PROBLEM DETAILS >> Take the data below and write out exactly the lines from the one with "Write the Blender Python" through the one with "import numpy as np"; omit every other line.

## BEGIN EXTRACTED ENTRIES

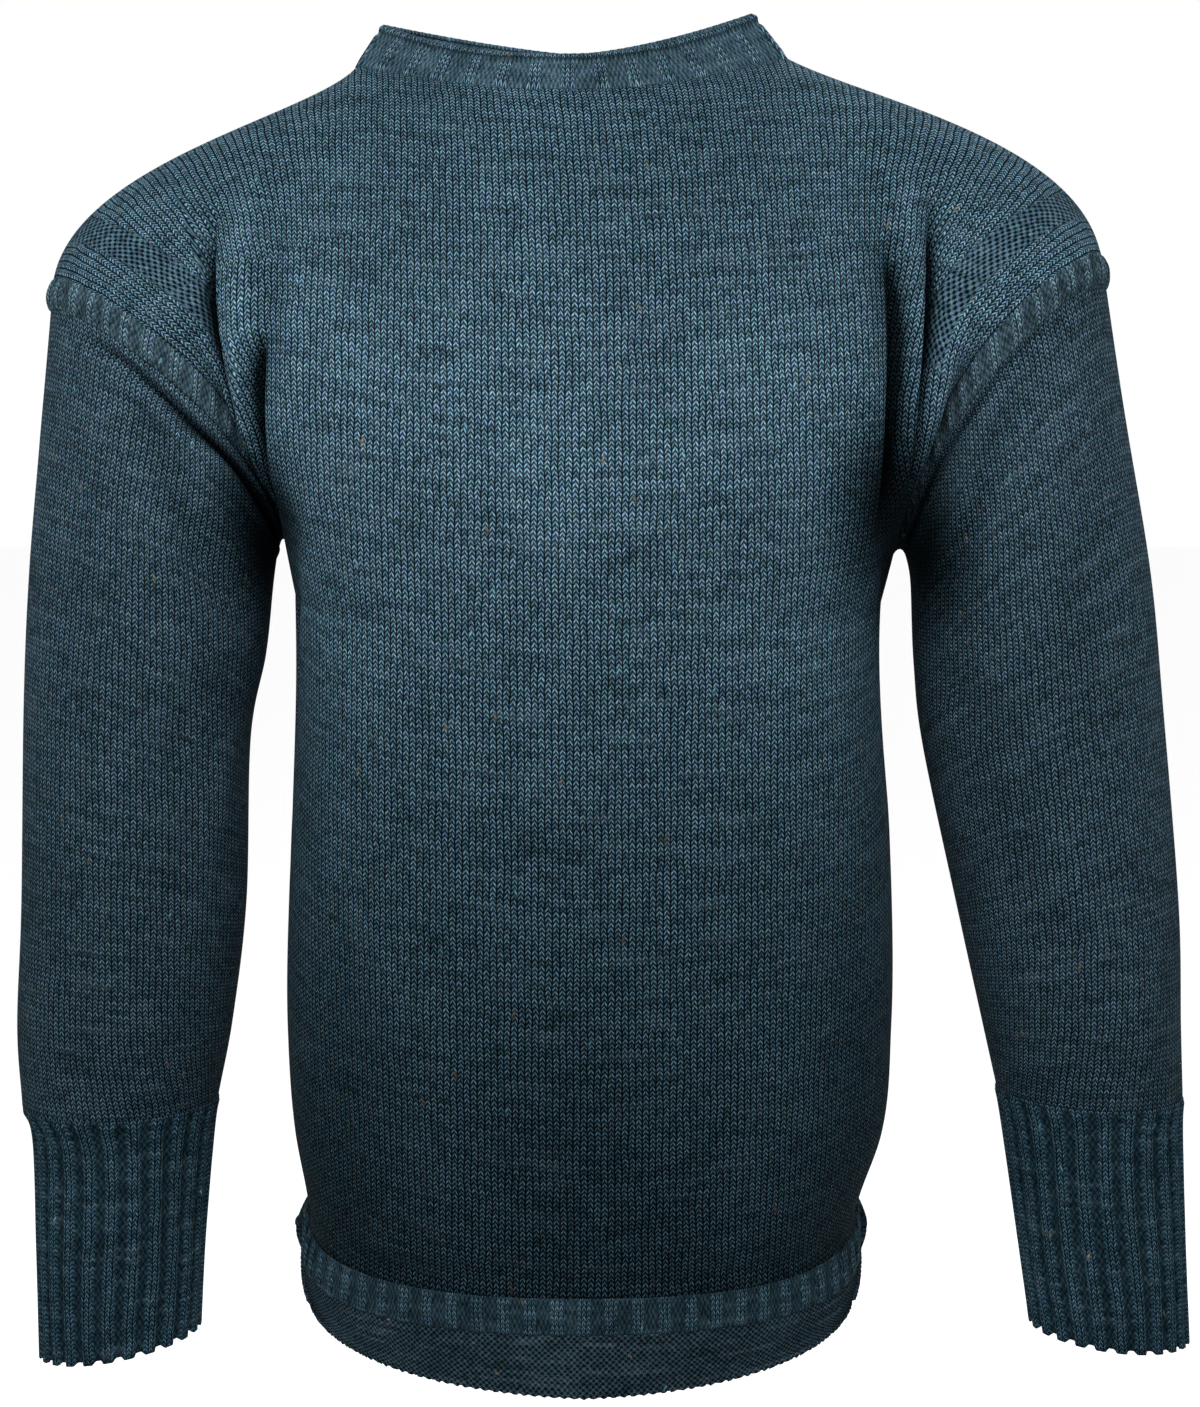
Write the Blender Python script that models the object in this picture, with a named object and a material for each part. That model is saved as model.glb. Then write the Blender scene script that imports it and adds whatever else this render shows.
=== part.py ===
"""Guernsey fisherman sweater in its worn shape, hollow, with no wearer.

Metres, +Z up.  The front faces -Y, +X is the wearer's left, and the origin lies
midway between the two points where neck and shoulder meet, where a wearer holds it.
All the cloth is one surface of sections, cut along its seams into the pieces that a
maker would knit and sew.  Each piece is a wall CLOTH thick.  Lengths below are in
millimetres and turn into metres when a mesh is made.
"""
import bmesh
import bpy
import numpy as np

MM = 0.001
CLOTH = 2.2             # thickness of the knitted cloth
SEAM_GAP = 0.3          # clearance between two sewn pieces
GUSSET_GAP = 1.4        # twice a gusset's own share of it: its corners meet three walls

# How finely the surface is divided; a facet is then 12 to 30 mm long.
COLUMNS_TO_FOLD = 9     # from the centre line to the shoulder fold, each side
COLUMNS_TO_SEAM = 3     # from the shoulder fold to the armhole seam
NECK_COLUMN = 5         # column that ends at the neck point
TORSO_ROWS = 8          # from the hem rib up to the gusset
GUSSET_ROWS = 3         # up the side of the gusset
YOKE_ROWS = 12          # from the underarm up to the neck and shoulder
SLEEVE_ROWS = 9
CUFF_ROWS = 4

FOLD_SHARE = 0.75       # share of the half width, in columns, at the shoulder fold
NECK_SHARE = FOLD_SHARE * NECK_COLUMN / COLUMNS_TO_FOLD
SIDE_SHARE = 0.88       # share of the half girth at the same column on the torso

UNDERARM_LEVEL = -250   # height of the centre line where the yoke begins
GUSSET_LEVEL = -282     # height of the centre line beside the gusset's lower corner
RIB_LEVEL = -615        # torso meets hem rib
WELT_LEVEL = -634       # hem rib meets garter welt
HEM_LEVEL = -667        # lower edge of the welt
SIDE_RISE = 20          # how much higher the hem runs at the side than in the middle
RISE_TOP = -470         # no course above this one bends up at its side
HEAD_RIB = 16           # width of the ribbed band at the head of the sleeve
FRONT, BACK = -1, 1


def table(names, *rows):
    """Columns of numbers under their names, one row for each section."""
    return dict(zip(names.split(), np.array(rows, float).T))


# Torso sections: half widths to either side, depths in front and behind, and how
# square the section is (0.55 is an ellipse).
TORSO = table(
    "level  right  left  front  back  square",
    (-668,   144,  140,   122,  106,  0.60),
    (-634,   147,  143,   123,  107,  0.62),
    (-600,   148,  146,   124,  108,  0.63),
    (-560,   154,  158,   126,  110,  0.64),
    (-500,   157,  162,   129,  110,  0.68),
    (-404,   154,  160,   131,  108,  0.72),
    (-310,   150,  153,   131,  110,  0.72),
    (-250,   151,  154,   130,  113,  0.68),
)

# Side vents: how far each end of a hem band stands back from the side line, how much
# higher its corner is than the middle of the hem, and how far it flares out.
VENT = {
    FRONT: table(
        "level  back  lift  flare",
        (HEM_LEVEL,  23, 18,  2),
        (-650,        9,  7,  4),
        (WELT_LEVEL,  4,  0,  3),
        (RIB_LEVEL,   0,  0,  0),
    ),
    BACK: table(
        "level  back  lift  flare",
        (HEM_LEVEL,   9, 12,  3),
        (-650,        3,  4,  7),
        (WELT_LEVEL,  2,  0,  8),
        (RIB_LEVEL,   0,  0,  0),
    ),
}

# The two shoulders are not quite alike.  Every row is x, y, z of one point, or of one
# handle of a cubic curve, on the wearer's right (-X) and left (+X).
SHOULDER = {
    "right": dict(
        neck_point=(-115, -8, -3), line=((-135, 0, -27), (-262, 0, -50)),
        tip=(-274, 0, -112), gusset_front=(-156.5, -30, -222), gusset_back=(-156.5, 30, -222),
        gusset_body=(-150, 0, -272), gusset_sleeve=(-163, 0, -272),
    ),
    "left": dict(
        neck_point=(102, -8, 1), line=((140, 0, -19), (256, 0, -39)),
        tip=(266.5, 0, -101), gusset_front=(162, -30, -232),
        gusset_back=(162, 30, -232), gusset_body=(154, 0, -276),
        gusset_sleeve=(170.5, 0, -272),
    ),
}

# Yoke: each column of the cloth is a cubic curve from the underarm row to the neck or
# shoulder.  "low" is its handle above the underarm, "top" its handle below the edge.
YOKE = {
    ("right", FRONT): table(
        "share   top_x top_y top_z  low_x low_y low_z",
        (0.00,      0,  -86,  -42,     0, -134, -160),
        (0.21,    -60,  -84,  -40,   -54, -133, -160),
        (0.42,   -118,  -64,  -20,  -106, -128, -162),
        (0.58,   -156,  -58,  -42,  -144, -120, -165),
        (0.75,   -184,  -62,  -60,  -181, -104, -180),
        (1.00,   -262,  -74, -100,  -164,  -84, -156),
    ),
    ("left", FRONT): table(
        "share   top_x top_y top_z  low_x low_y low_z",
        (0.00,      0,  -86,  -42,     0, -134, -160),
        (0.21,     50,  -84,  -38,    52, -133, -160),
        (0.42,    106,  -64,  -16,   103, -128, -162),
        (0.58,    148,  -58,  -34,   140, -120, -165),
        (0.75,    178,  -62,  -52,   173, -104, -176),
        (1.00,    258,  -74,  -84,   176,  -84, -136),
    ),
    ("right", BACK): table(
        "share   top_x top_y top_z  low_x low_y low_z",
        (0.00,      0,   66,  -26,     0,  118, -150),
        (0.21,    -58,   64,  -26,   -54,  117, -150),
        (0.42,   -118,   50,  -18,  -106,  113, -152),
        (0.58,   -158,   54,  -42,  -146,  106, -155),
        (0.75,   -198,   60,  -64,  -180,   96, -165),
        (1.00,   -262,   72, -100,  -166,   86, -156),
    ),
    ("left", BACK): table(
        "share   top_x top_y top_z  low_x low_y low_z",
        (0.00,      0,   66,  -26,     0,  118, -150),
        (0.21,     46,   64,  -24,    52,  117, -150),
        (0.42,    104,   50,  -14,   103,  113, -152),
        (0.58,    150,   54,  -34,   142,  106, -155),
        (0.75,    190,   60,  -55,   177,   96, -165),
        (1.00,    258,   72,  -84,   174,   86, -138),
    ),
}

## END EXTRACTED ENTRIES
## BEGIN EXTRACTED ENTRIES

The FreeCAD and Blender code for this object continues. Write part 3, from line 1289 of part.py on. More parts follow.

## END EXTRACTED ENTRIES

TASK RESULT >>
Write the Blender Python script that models the object in this picture, with a named object and a material for each part. That model is saved as model.glb. Then write the Blender scene script that imports it and adds whatever else this render shows.
=== part.py ===
"""Guernsey fisherman sweater in its worn shape, hollow, with no wearer.

Metres, +Z up.  The front faces -Y, +X is the wearer's left, and the origin lies
midway between the two points where neck and shoulder meet, where a wearer holds it.
All the cloth is one surface of sections, cut along its seams into the pieces that a
maker would knit and sew.  Each piece is a wall CLOTH thick.  Lengths below are in
millimetres and turn into metres when a mesh is made.
"""
import bmesh
import bpy
import numpy as np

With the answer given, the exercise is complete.